Twelve people were killed in Virginia Beach on Friday by a gunman who was a municipal employee who had resigned earlier in the day. The gunman, identified as 40-year-old De­Wayne Craddock, died in a gun battle with police.

Kerr, one of the most politically outspoken figures in sports, has used his platform to bring attention to what he sees as a need for stronger gun control laws. His efforts have included inviting students from Marjory Stoneman Douglas High — site of the 2018 mass shooting in Parkland, Fla. — to a Golden State practice. The shirt he wore Sunday derived from a gun control campaign launched by some Stoneman Douglas students in the wake of the 2018 tragedy.

“The young generation, the ‘March for Our Lives’ generation, has really inspired me,” said Kerr, a former NBA player seeking his fourth championship in the past five years with Golden State. “So I offer my support to them and to all young people, and hope that we can create a change where we don’t all have to walk around scared that we’re going to get shot in our country.”

For Kerr, the issue is personal. When he was 18 and a freshman at the University of Arizona, his father was assassinated by gunmen in Beirut in 1984. He cited his trauma last year during a town hall convened by Rep. Ro Khanna (D-Calif.) at a California high school.

“I know how the Parkland families feel, or the Aurora families, or Sandy Hook,” Kerr said at the time, referring to other mass shootings in recent years. “I met with some of the families from the Las Vegas shooting. … It’s awful. It’s devastating. It’s horrible. This is pretty simple: Let’s see if we can do something about it. Let’s save some lives.”

Before a Warriors game in 2017, Kerr used his pregame news conference to describe gun-related deaths in the U.S. as “a public health issue” that had “nothing to do with partisanship, political parties.” As an example of what he’d like to see happen, he pointed to safety measures enacted over several decades that he said have dramatically reduced rates of fatalities in car accidents.

“When 90 percent of our country wants background checks on gun purchases, and we’ve got our Senate and our House not only voting it down but using the Bill of Rights as a reason for people to have rights to carry these automatic weapons,” Kerr said on a podcast in 2016, “and we’re getting people murdered every day at an alarming rate, I just have to get this off my chest — our government is insane. We are insane.”

In October, when a gunman killed 11 people at a Pittsburgh synagogue, Kerr said he had been conditioned to expect periodic shootings.

“That’s where we’ve gotten as a country. We’re broken right now,” he said then. “So, nothing surprises us anymore.

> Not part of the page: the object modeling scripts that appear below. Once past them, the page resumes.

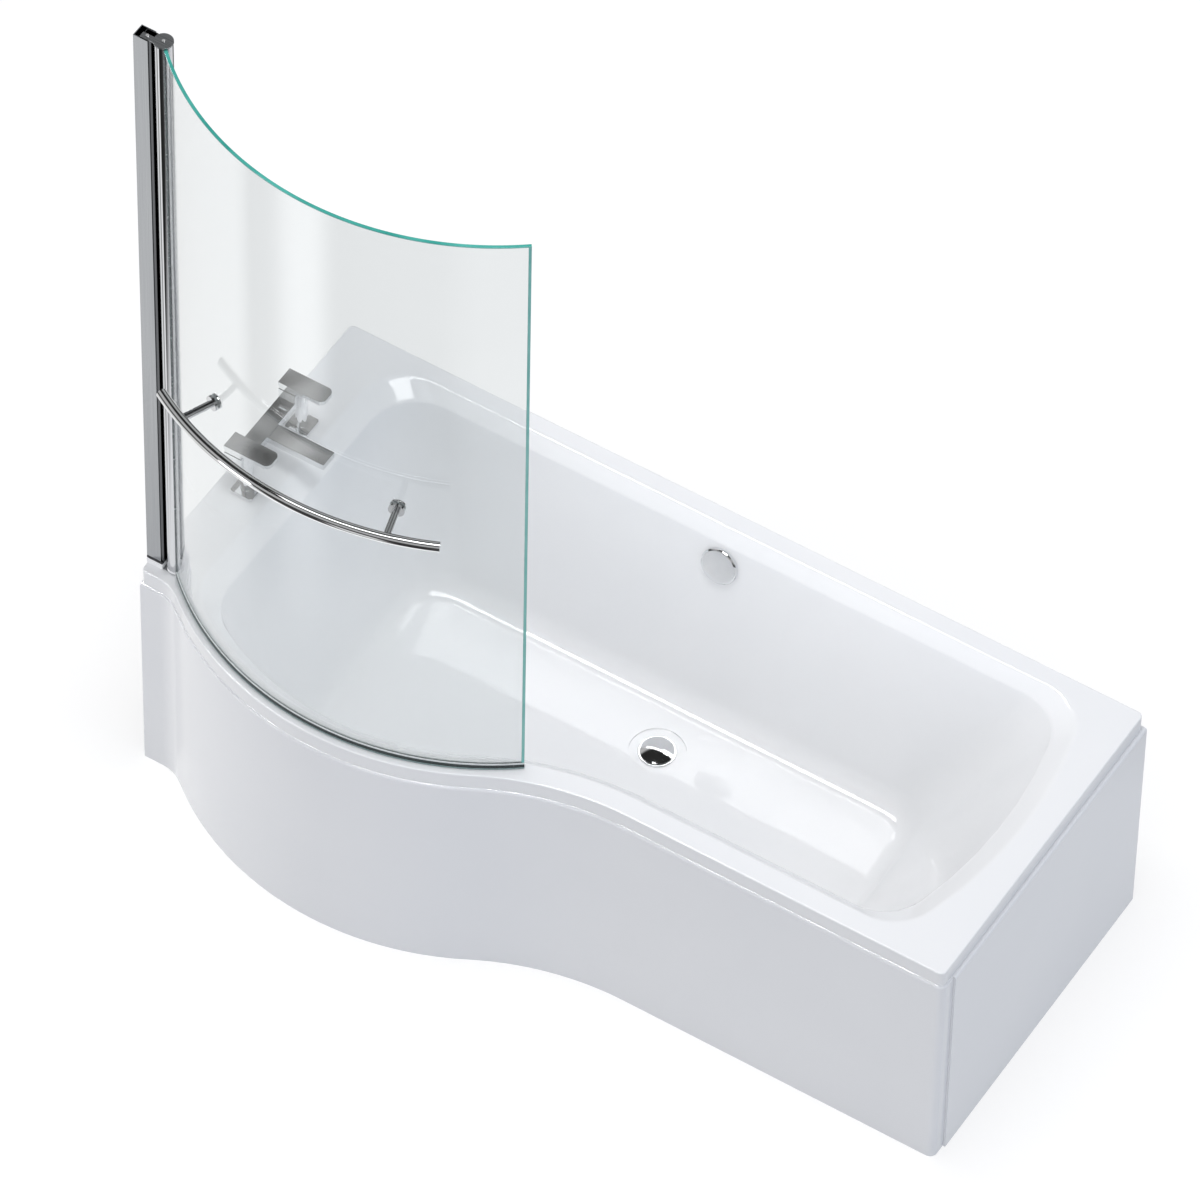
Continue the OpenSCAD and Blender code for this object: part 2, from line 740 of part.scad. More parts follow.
module waste_flange() {
    edge = 1;
    color("silver") home() at_waste() {
        rotate_extrude() polygon([
            [neck_r - neck_wall, neck_z0], [neck_r, neck_z0], [neck_r, dish_z + seat],
            [waste_flange_d / 2, dish_z + seat], [waste_flange_d / 2, flange_top_z - edge],
            [waste_flange_d / 2 - edge, flange_top_z], [plug_d / 2 - 2, flange_top_z],
            [neck_r - neck_wall, dish_z - 1]
        ]);
        difference() {
            union() {
                translate([0, 0, boss_z]) cylinder(r = boss_r, h = boss_h);
                for (a = [0, 90]) rotate([0, 0, a])
                    translate([-neck_r + 1, -1.5, boss_z]) cube([2 * neck_r - 2, 3, boss_h]);
            }
            translate([0, 0, boss_z - 1]) cylinder(r = cartridge_r + fit_gap, h = boss_h + 2);
        }
    }
}

module waste_gasket() {
    color("dimgray") home() at_waste() translate([0, 0, body_top_z + seat]) difference() {
        cylinder(r = waste_flange_d / 2, h = gasket_t);
        translate([0, 0, -1]) cylinder(r = neck_r + 0.6, h = gasket_t + 2);
    }
}

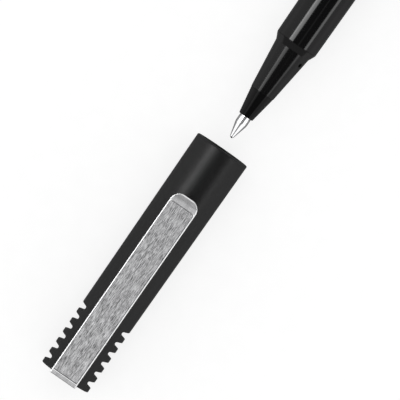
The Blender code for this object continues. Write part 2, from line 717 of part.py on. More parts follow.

Nothing surprises me anymore.”

Dwyane Wade surprises Stoneman Douglas students with graduation speech

Kerr’s latest statements come about a month after another NBA coach, the Denver Nuggets’ Michael Malone, made emotional comments about gun violence before a home playoff game against the Portland Trail Blazers, after a Denver-area school shooting. Malone, the father of two daughters who attended a different school, said he lived not far from where the shooting occurred.

“This is an epidemic,” Malone told reporters. “And it continues to happen. And that is the frustrating thing. … I’m not a politician, I don’t have the answers, but something must change.”

Kerr has also been a vocal critic of President Trump, as have some of his Warriors players, who were uninvited in 2017 from making the traditional champions’ visit to the White House. After winning the NBA title again in 2018, Golden State players used a road trip to Washington in January to meet instead with former president Barack Obama.